## Directive
Reproduce the data in its entirety, exactly as supplied.

────────

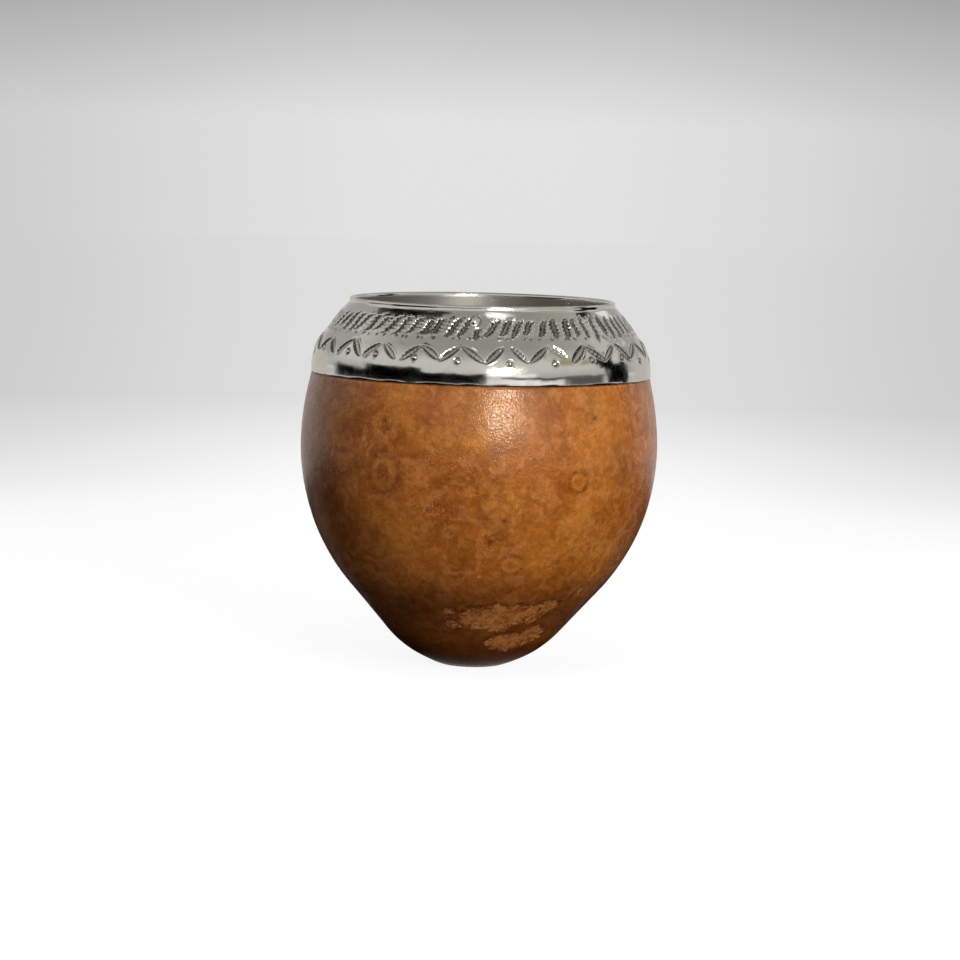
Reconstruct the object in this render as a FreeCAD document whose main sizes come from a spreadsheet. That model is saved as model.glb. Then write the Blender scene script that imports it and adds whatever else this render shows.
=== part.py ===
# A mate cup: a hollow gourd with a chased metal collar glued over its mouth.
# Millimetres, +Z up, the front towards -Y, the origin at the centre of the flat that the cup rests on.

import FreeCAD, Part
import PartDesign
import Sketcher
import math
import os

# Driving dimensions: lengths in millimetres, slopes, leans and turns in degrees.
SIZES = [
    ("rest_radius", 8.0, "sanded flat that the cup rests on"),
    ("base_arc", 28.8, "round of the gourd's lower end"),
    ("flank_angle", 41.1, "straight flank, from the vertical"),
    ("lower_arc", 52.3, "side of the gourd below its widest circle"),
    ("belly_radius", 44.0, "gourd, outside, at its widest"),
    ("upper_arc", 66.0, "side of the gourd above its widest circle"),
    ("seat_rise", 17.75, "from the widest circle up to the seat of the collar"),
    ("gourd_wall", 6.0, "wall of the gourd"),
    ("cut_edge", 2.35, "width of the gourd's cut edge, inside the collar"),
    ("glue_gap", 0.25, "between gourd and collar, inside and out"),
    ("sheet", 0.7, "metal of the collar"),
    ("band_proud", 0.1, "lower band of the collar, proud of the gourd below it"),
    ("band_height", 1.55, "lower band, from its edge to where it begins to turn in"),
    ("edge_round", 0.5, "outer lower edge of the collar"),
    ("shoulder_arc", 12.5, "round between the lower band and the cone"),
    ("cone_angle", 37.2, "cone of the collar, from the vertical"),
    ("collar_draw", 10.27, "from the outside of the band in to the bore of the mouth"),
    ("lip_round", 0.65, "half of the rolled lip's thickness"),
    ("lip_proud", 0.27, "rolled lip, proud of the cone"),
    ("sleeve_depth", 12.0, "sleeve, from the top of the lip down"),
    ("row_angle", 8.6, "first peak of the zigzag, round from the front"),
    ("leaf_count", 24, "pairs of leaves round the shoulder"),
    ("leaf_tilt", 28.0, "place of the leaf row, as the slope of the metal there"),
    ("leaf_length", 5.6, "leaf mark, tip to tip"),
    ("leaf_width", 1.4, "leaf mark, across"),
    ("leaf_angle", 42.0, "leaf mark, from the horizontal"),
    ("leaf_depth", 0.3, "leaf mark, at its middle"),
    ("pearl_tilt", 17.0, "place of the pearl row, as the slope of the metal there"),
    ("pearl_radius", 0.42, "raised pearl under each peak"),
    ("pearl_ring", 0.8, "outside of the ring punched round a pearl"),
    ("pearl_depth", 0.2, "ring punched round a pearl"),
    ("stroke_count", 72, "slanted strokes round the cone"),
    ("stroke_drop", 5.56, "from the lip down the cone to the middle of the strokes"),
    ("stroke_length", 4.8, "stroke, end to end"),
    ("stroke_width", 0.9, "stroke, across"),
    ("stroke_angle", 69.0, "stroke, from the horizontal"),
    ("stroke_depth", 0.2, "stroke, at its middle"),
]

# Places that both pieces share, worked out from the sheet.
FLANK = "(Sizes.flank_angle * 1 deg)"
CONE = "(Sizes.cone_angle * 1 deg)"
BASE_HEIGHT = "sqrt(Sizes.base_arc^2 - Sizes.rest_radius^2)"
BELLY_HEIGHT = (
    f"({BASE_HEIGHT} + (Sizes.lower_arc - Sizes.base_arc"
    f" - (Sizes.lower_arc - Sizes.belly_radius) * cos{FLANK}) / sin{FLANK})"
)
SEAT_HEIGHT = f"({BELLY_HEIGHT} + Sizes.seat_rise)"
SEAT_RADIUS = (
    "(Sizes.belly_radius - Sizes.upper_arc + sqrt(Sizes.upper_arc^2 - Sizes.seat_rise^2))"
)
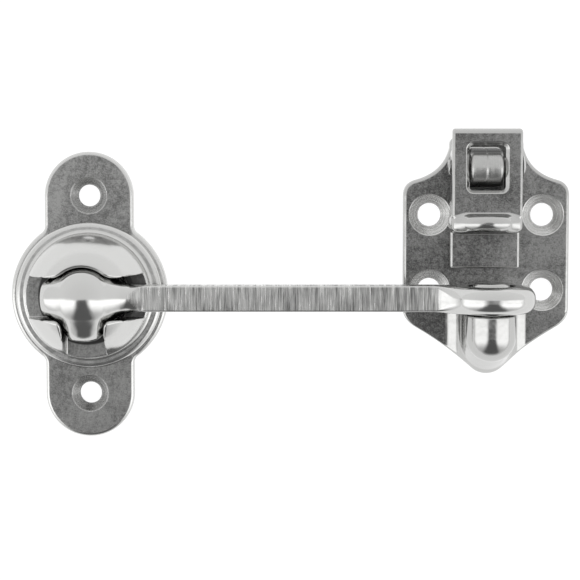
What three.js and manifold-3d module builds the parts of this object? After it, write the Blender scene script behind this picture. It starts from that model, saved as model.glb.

────────

## Problem solution
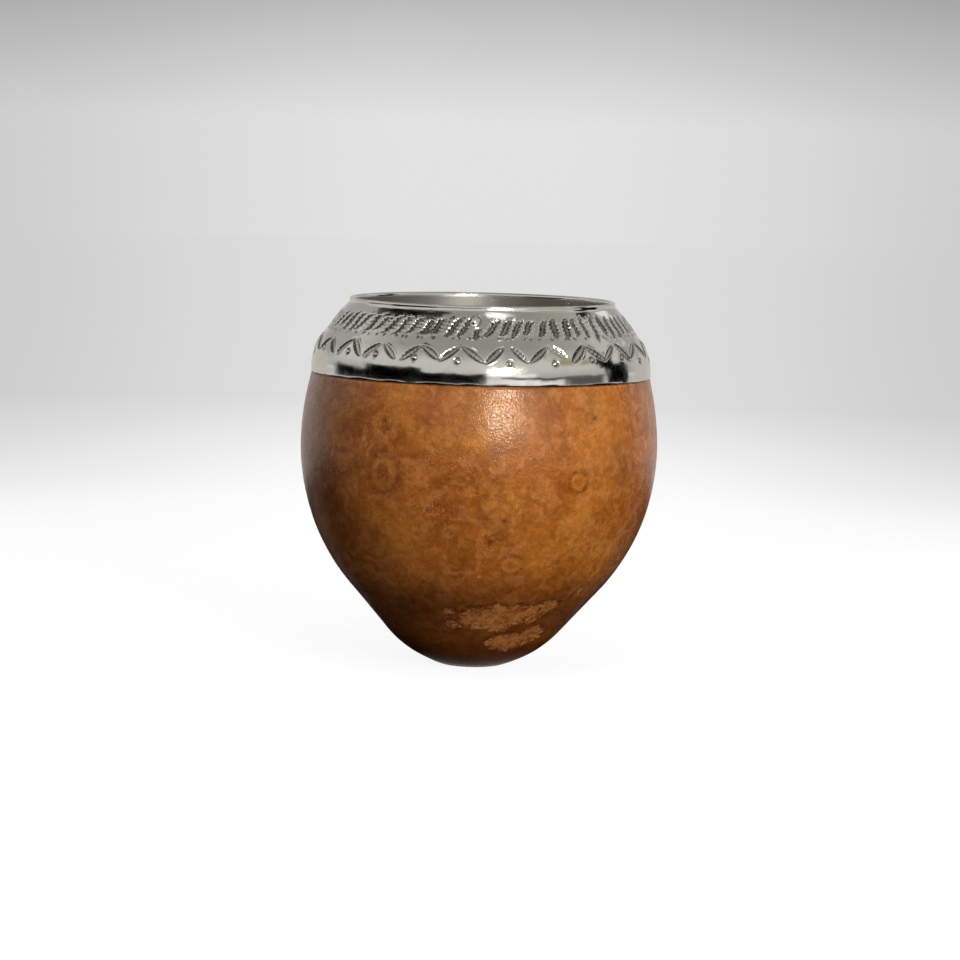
Reconstruct the object in this render as a FreeCAD document whose main sizes come from a spreadsheet. That model is saved as model.glb. Then write the Blender scene script that imports it and adds whatever else this render shows.
=== part.py ===
# A mate cup: a hollow gourd with a chased metal collar glued over its mouth.
# Millimetres, +Z up, the front towards -Y, the origin at the centre of the flat that the cup rests on.

import FreeCAD, Part
import PartDesign
import Sketcher
import math
import os

# Driving dimensions: lengths in millimetres, slopes, leans and turns in degrees.
SIZES = [
    ("rest_radius", 8.0, "sanded flat that the cup rests on"),
    ("base_arc", 28.8, "round of the gourd's lower end"),
    ("flank_angle", 41.1, "straight flank, from the vertical"),
    ("lower_arc", 52.3, "side of the gourd below its widest circle"),
    ("belly_radius", 44.0, "gourd, outside, at its widest"),
    ("upper_arc", 66.0, "side of the gourd above its widest circle"),
    ("seat_rise", 17.75, "from the widest circle up to the seat of the collar"),
    ("gourd_wall", 6.0, "wall of the gourd"),
    ("cut_edge", 2.35, "width of the gourd's cut edge, inside the collar"),
    ("glue_gap", 0.25, "between gourd and collar, inside and out"),
    ("sheet", 0.7, "metal of the collar"),
    ("band_proud", 0.1, "lower band of the collar, proud of the gourd below it"),
    ("band_height", 1.55, "lower band, from its edge to where it begins to turn in"),
    ("edge_round", 0.5, "outer lower edge of the collar"),
    ("shoulder_arc", 12.5, "round between the lower band and the cone"),
    ("cone_angle", 37.2, "cone of the collar, from the vertical"),
    ("collar_draw", 10.27, "from the outside of the band in to the bore of the mouth"),
    ("lip_round", 0.65, "half of the rolled lip's thickness"),
    ("lip_proud", 0.27, "rolled lip, proud of the cone"),
    ("sleeve_depth", 12.0, "sleeve, from the top of the lip down"),
    ("row_angle", 8.6, "first peak of the zigzag, round from the front"),
    ("leaf_count", 24, "pairs of leaves round the shoulder"),
    ("leaf_tilt", 28.0, "place of the leaf row, as the slope of the metal there"),
    ("leaf_length", 5.6, "leaf mark, tip to tip"),
    ("leaf_width", 1.4, "leaf mark, across"),
    ("leaf_angle", 42.0, "leaf mark, from the horizontal"),
    ("leaf_depth", 0.3, "leaf mark, at its middle"),
    ("pearl_tilt", 17.0, "place of the pearl row, as the slope of the metal there"),
    ("pearl_radius", 0.42, "raised pearl under each peak"),
    ("pearl_ring", 0.8, "outside of the ring punched round a pearl"),
    ("pearl_depth", 0.2, "ring punched round a pearl"),
    ("stroke_count", 72, "slanted strokes round the cone"),
    ("stroke_drop", 5.56, "from the lip down the cone to the middle of the strokes"),
    ("stroke_length", 4.8, "stroke, end to end"),
    ("stroke_width", 0.9, "stroke, across"),
    ("stroke_angle", 69.0, "stroke, from the horizontal"),
    ("stroke_depth", 0.2, "stroke, at its middle"),
]

# Places that both pieces share, worked out from the sheet.
FLANK = "(Sizes.flank_angle * 1 deg)"
CONE = "(Sizes.cone_angle * 1 deg)"
BASE_HEIGHT = "sqrt(Sizes.base_arc^2 - Sizes.rest_radius^2)"
BELLY_HEIGHT = (
    f"({BASE_HEIGHT} + (Sizes.lower_arc - Sizes.base_arc"
    f" - (Sizes.lower_arc - Sizes.belly_radius) * cos{FLANK}) / sin{FLANK})"
)
SEAT_HEIGHT = f"({BELLY_HEIGHT} + Sizes.seat_rise)"
SEAT_RADIUS = (
    "(Sizes.belly_radius - Sizes.upper_arc + sqrt(Sizes.upper_arc^2 - Sizes.seat_rise^2))"
)
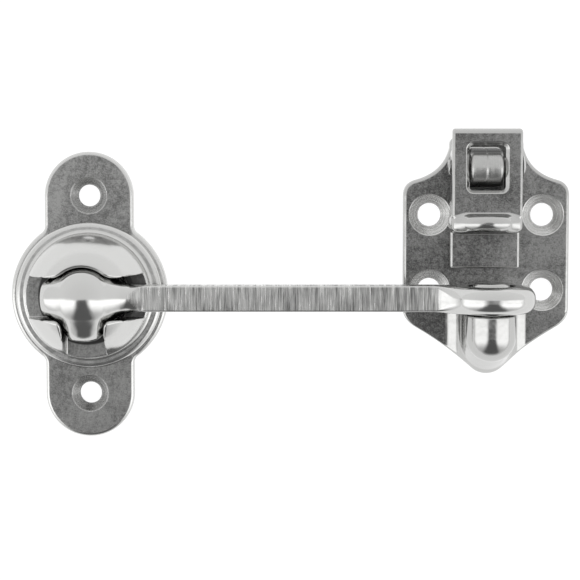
What three.js and manifold-3d module builds the parts of this object? After it, write the Blender scene script behind this picture. It starts from that model, saved as model.glb.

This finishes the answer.